START Dataset
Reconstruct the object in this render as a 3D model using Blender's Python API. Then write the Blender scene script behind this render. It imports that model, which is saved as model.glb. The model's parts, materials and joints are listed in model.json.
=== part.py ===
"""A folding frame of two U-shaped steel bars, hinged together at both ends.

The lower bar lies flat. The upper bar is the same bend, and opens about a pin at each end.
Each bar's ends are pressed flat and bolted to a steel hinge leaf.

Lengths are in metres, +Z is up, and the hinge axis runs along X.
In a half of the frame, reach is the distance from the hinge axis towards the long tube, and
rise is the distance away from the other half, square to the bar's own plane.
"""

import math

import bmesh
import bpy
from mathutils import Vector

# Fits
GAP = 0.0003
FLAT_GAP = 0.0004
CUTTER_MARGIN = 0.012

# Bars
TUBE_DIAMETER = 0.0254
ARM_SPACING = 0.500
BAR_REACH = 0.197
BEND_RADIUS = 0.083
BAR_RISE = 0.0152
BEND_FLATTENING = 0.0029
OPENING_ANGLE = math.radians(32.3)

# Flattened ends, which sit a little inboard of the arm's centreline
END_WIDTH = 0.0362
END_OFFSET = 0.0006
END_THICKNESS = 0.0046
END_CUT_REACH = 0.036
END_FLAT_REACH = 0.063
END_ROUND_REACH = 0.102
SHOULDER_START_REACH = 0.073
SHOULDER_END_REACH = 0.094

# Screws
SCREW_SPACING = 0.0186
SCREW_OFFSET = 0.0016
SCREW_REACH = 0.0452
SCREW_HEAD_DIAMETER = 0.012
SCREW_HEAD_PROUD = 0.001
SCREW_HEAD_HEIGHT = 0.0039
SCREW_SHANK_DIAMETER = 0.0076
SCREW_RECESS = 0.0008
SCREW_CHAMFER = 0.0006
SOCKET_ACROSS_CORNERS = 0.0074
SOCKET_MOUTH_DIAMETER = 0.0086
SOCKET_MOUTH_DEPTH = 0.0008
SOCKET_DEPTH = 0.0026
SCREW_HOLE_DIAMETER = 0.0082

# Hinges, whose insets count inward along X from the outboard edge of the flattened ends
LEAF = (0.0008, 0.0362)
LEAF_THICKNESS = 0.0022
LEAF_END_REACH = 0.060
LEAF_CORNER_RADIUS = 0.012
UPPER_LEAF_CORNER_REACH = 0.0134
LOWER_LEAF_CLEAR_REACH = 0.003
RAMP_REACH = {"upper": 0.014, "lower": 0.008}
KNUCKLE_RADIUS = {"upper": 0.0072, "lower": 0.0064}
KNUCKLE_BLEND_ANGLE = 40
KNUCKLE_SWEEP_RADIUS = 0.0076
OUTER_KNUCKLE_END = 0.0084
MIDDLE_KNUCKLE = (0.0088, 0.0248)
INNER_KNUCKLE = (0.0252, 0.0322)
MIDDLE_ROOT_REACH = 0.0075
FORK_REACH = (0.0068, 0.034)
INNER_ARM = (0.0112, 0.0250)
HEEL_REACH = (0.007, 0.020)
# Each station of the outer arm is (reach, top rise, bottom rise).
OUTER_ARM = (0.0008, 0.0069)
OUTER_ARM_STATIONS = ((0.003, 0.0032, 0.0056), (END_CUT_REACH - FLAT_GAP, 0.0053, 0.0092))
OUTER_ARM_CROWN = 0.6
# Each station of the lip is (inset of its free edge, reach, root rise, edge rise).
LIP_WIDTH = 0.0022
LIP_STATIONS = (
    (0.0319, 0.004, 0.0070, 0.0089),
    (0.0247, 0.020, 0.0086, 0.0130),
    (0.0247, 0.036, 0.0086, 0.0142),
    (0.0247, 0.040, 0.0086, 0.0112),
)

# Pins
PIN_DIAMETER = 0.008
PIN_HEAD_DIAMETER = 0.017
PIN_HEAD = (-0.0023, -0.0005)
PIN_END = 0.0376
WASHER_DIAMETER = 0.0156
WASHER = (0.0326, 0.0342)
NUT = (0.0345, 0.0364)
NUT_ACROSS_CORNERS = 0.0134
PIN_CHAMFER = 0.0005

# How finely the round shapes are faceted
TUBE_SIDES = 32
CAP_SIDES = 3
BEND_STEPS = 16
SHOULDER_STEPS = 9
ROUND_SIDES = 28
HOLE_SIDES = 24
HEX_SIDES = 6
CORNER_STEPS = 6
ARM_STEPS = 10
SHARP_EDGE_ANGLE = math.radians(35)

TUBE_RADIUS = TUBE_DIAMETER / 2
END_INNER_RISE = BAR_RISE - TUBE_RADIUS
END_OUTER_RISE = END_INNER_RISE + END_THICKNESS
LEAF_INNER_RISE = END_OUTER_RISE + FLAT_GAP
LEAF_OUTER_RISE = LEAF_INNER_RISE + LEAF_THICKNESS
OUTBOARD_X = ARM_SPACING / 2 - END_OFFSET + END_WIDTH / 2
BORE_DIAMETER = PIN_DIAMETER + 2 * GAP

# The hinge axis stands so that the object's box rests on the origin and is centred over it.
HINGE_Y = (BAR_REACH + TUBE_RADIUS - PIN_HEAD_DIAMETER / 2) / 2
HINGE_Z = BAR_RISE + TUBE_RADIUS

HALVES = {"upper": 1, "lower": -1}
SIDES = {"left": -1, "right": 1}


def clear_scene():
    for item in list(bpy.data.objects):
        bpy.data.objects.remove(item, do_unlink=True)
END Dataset
START Dataset
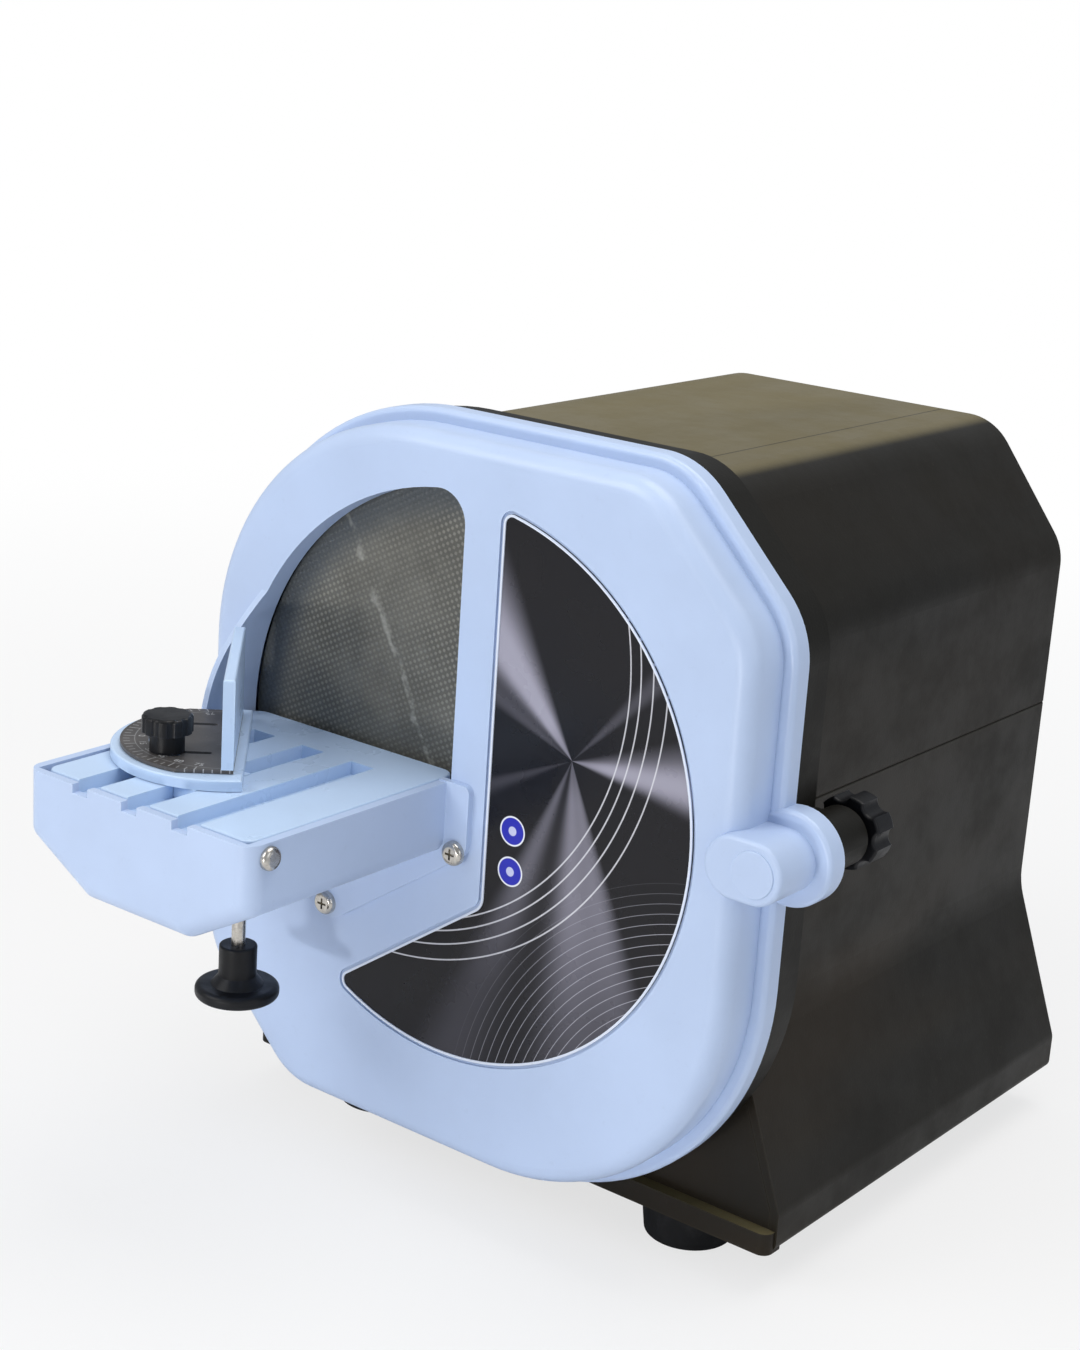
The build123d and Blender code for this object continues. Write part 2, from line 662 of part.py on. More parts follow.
END Dataset
**Stated goal**
In the entries above, find lines with "Blender" and copy each.

**Result of this exercise**
Reconstruct the object in this render as a 3D model using Blender's Python API. Then write the Blender scene script behind this render. It imports that model, which is saved as model.glb. The model's parts, materials and joints are listed in model.json.
The build123d and Blender code for this object continues. Write part 2, from line 662 of part.py on. More parts follow.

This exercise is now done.